• _What the task requires_:
Quote exactly the lines between the line containing "back = make_back()" and the line containing "obj.matrix_parent_inverse = Matrix.Identity(4)", counting those two lines as part of the range. Leave the rest out.

(Data records)
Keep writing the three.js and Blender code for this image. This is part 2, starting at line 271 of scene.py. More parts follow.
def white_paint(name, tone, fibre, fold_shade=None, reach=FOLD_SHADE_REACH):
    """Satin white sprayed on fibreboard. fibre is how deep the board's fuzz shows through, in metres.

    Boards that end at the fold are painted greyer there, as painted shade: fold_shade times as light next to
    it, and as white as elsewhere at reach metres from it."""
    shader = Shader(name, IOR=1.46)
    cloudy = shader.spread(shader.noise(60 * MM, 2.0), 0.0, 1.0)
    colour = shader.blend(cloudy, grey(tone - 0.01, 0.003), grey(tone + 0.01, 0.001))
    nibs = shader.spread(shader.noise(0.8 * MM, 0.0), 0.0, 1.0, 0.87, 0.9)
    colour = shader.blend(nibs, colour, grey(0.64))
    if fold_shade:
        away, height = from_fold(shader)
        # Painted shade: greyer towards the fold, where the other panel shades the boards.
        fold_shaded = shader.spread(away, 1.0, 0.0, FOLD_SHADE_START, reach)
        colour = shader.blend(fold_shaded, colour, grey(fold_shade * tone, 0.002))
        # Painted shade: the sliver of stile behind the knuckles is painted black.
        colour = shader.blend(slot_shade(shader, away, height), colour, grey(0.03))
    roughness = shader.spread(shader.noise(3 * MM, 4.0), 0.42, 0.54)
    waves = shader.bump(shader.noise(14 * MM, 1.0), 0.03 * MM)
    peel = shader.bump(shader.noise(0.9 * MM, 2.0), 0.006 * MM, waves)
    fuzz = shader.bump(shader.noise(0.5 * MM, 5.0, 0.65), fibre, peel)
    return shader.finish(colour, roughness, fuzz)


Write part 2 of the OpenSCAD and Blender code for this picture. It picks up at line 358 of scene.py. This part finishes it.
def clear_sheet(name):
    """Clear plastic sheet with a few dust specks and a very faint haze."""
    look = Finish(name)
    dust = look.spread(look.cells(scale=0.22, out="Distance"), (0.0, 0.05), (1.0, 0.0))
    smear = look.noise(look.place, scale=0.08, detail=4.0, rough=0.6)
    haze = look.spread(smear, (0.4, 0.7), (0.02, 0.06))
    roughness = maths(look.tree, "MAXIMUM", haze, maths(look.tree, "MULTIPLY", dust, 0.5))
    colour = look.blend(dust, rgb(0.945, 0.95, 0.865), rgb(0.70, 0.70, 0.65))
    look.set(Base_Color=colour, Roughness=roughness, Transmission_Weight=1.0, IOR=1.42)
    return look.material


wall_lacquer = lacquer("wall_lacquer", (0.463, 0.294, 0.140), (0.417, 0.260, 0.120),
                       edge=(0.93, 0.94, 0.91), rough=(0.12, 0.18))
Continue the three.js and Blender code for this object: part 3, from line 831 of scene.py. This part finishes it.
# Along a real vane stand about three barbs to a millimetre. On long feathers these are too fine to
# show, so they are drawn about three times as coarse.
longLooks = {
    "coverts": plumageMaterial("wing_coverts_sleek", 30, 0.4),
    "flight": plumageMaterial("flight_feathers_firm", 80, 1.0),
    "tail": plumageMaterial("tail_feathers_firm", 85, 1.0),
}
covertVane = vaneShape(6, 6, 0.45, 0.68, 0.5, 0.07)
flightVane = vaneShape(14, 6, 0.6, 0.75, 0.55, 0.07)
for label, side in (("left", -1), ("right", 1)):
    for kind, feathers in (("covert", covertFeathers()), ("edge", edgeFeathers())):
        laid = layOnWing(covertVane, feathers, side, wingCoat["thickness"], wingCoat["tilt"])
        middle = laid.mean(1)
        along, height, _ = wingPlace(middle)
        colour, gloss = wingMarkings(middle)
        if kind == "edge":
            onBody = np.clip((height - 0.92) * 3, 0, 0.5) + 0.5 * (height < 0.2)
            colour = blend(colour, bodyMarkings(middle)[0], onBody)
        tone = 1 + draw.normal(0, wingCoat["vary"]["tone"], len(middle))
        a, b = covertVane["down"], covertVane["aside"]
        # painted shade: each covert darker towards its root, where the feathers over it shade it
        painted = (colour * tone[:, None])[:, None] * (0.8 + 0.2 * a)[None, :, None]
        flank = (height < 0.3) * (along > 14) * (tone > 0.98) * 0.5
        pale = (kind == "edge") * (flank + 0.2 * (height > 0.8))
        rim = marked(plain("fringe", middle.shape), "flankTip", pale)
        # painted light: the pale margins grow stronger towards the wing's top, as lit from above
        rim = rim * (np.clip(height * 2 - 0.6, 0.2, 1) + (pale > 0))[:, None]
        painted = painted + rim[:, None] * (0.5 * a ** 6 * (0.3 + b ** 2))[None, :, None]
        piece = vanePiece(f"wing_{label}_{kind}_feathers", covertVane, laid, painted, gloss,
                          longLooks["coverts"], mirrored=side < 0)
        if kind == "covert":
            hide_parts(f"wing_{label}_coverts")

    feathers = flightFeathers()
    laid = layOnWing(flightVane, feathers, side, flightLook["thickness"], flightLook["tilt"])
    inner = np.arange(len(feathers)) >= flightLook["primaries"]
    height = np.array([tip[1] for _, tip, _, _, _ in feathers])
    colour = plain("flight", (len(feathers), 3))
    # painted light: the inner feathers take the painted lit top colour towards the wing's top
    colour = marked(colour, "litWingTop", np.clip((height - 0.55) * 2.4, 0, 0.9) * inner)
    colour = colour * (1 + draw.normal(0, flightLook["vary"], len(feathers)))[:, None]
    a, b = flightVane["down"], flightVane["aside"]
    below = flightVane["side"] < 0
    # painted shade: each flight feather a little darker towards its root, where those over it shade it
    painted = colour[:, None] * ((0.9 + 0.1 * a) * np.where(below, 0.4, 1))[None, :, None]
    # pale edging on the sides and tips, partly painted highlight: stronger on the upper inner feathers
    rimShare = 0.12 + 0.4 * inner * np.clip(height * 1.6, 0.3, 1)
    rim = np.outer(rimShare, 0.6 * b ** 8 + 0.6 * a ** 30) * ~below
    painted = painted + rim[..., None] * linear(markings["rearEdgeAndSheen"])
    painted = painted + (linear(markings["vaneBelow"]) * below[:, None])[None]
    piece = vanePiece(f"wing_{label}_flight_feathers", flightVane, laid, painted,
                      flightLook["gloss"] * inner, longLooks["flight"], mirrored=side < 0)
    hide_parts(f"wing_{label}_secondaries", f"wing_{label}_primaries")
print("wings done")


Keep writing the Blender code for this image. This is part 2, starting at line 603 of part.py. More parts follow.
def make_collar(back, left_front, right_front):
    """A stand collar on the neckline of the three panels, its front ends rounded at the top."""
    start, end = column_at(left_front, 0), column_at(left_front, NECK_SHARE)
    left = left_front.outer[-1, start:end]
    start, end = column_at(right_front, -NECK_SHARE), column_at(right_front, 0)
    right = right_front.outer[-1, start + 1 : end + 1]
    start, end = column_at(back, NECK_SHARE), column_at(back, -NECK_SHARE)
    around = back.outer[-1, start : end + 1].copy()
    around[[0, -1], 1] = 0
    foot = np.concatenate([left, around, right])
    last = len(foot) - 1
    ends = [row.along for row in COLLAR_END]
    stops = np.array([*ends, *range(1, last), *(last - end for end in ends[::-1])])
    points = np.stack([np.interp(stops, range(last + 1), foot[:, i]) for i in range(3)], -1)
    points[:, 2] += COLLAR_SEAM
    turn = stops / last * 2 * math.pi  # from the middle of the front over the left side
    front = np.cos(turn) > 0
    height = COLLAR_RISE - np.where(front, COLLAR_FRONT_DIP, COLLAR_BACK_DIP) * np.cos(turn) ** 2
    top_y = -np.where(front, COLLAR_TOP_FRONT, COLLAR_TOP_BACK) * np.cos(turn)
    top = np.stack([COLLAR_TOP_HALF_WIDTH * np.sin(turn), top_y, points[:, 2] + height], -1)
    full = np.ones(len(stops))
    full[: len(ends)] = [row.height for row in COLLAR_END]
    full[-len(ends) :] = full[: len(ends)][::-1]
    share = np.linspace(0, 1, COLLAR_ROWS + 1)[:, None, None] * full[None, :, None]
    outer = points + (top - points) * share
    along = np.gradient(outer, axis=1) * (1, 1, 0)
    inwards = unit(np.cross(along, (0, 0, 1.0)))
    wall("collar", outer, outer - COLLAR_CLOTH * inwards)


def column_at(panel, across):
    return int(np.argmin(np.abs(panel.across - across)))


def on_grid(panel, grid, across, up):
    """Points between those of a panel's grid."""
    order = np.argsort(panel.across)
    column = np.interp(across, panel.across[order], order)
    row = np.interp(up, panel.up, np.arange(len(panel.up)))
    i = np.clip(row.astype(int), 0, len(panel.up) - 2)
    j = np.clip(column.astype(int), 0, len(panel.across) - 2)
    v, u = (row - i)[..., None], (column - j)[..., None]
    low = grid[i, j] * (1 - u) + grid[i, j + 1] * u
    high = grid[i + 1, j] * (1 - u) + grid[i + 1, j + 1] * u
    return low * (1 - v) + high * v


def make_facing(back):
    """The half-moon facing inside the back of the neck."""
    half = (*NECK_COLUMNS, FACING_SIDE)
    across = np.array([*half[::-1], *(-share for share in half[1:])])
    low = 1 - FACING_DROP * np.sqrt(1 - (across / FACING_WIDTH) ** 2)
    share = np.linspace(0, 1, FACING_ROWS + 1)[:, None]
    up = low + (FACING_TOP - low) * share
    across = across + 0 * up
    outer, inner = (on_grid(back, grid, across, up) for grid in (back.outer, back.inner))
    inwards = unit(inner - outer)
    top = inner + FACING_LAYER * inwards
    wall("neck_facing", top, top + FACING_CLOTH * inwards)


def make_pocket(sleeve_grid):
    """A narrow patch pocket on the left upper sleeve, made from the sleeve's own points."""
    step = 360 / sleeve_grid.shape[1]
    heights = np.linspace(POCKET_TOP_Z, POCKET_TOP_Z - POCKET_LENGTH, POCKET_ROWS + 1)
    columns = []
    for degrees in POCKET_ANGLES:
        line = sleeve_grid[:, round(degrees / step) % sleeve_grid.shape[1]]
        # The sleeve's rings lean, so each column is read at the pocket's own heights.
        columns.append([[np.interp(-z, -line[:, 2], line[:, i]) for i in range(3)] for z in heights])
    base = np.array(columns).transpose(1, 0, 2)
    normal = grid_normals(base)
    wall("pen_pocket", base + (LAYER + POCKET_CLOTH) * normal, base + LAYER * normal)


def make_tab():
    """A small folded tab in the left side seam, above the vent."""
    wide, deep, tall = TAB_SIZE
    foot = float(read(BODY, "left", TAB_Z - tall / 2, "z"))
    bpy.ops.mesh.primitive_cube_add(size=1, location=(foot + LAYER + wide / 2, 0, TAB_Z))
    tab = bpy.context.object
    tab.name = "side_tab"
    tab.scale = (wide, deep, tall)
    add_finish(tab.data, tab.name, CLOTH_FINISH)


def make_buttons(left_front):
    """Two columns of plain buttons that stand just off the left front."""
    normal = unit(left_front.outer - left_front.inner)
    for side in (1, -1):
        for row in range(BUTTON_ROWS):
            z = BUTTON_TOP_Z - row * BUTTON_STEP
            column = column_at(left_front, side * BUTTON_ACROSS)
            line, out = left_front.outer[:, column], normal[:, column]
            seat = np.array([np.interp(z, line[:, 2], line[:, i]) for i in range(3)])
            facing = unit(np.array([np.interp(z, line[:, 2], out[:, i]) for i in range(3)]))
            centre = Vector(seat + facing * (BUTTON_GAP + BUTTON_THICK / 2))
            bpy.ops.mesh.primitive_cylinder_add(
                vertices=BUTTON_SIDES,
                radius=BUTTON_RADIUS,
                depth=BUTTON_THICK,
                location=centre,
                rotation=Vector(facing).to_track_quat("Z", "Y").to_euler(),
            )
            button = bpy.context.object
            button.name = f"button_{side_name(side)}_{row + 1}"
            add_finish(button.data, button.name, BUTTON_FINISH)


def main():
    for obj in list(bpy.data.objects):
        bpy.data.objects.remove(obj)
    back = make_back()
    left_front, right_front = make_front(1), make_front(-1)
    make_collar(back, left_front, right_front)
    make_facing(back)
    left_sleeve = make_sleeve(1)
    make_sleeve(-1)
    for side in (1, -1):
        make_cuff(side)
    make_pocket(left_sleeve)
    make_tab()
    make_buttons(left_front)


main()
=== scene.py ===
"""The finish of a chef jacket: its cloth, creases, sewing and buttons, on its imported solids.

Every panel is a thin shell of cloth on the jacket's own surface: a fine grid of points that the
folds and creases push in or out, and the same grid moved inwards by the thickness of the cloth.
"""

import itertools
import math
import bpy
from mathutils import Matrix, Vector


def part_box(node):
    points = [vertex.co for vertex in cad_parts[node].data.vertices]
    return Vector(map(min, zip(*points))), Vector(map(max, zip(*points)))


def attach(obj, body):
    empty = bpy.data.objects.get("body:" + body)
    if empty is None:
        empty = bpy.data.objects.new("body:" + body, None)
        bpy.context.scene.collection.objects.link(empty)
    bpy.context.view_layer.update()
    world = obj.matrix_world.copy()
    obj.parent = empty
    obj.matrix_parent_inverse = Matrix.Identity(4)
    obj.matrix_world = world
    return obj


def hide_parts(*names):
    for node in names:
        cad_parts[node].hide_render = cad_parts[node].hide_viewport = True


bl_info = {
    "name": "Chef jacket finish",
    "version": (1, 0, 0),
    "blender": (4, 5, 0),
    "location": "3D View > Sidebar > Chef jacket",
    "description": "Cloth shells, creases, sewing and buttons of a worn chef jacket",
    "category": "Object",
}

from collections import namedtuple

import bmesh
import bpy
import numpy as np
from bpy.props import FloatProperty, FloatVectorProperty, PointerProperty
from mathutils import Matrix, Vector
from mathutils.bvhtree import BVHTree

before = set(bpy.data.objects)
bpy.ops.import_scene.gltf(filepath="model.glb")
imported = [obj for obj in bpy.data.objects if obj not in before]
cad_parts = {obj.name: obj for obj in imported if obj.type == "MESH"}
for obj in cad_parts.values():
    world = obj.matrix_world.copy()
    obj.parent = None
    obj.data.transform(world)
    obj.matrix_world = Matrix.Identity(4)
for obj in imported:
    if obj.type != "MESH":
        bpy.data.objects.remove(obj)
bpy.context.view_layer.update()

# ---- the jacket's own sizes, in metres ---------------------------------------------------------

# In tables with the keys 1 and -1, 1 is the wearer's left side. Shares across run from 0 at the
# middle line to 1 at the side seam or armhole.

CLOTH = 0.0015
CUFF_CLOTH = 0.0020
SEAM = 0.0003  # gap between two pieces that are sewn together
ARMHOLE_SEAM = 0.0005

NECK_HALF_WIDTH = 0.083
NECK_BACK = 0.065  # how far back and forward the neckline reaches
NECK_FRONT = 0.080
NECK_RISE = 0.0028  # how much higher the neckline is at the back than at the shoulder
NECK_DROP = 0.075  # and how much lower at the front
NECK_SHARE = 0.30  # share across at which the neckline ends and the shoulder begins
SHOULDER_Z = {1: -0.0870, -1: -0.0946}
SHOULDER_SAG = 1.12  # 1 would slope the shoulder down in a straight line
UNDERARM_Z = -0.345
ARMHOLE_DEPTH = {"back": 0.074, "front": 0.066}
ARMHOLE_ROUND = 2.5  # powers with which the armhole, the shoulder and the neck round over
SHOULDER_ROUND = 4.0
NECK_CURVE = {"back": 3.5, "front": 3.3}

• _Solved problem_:
    back = make_back()
    left_front, right_front = make_front(1), make_front(-1)
    make_collar(back, left_front, right_front)
    make_facing(back)
    left_sleeve = make_sleeve(1)
    make_sleeve(-1)
    for side in (1, -1):
        make_cuff(side)
    make_pocket(left_sleeve)
    make_tab()
    make_buttons(left_front)


main()
=== scene.py ===
"""The finish of a chef jacket: its cloth, creases, sewing and buttons, on its imported solids.

Every panel is a thin shell of cloth on the jacket's own surface: a fine grid of points that the
folds and creases push in or out, and the same grid moved inwards by the thickness of the cloth.
"""

import itertools
import math
import bpy
from mathutils import Matrix, Vector


def part_box(node):
    points = [vertex.co for vertex in cad_parts[node].data.vertices]
    return Vector(map(min, zip(*points))), Vector(map(max, zip(*points)))


def attach(obj, body):
    empty = bpy.data.objects.get("body:" + body)
    if empty is None:
        empty = bpy.data.objects.new("body:" + body, None)
        bpy.context.scene.collection.objects.link(empty)
    bpy.context.view_layer.update()
    world = obj.matrix_world.copy()
    obj.parent = empty
    obj.matrix_parent_inverse = Matrix.Identity(4)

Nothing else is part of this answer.